Colin Dexter’s great Oxford detective experienced one festive adventure in print in the short story ‘Morse’s Greatest Mystery’(1993), a clever little tale which opens with Morse very much in Ebenezer Scrooge mode – in fact, the story begins with a quote from A Christmas Carol. Morse informs his erstwhile assistant Sergeant Lewis, ‘I don’t like Christmas – never have.’ However, this unusual story, which involves the theft of a stash of money destined for a children’s home, does reveal that the curmudgeonly old copper is more sentimental than one might think.
Peter Robinson’s Yorkshire-based Detective Chief Inspector Banks also featured in a sharp and sentimental little seasonal mystery tale in 2005, ‘Blue Christmas’. Banks is spending Christmas alone – ‘it was beginning to feel like something to be got through with liberal doses of wine and music’ – when he’s called out on Christmas Eve to deal with a missing woman.

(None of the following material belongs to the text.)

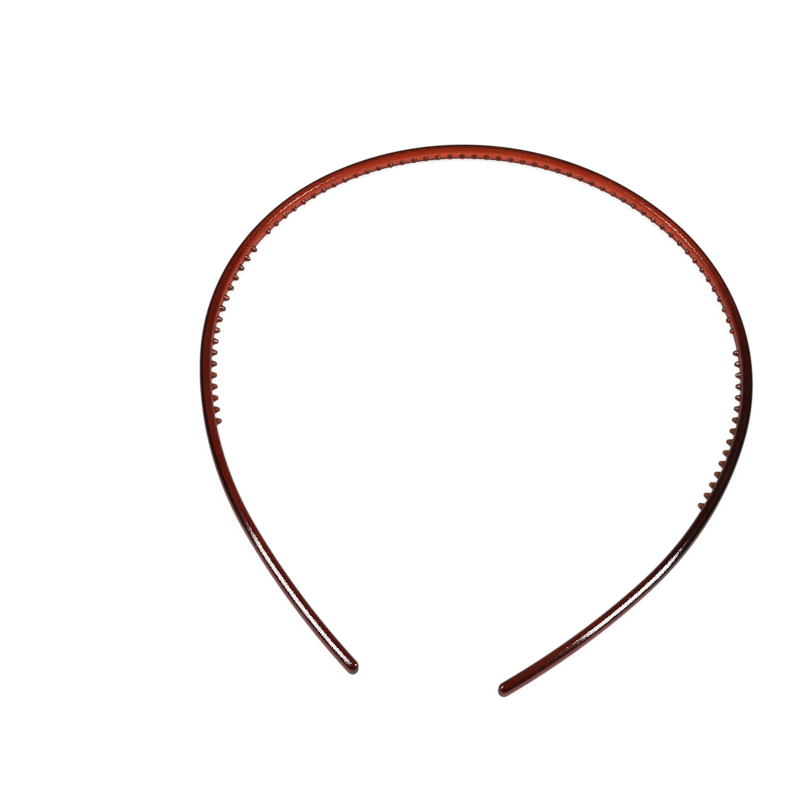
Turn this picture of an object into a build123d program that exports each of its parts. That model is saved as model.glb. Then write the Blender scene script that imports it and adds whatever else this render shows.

It is an investigation which puts a whole new complexion on his lonely holiday.
In this brief survey of festive criminal activities, I have only just managed to scratch the surface of the subject. It is true to say that almost every crime writer has at some time penned a Christmas mystery. From the grand names of the past such as G. K Chesterton (‘The Flying Stars’ – featuring Father Brown (1911)) to the modern masters and mistresses of the genre such as P. D. James (The Mistletoe Murder, (1979)) they have all dipped their nibs in the yuletide ink. It is worth searching and digging out these seasonal goodies: they are guaranteed to enhance your Christmas entertainment.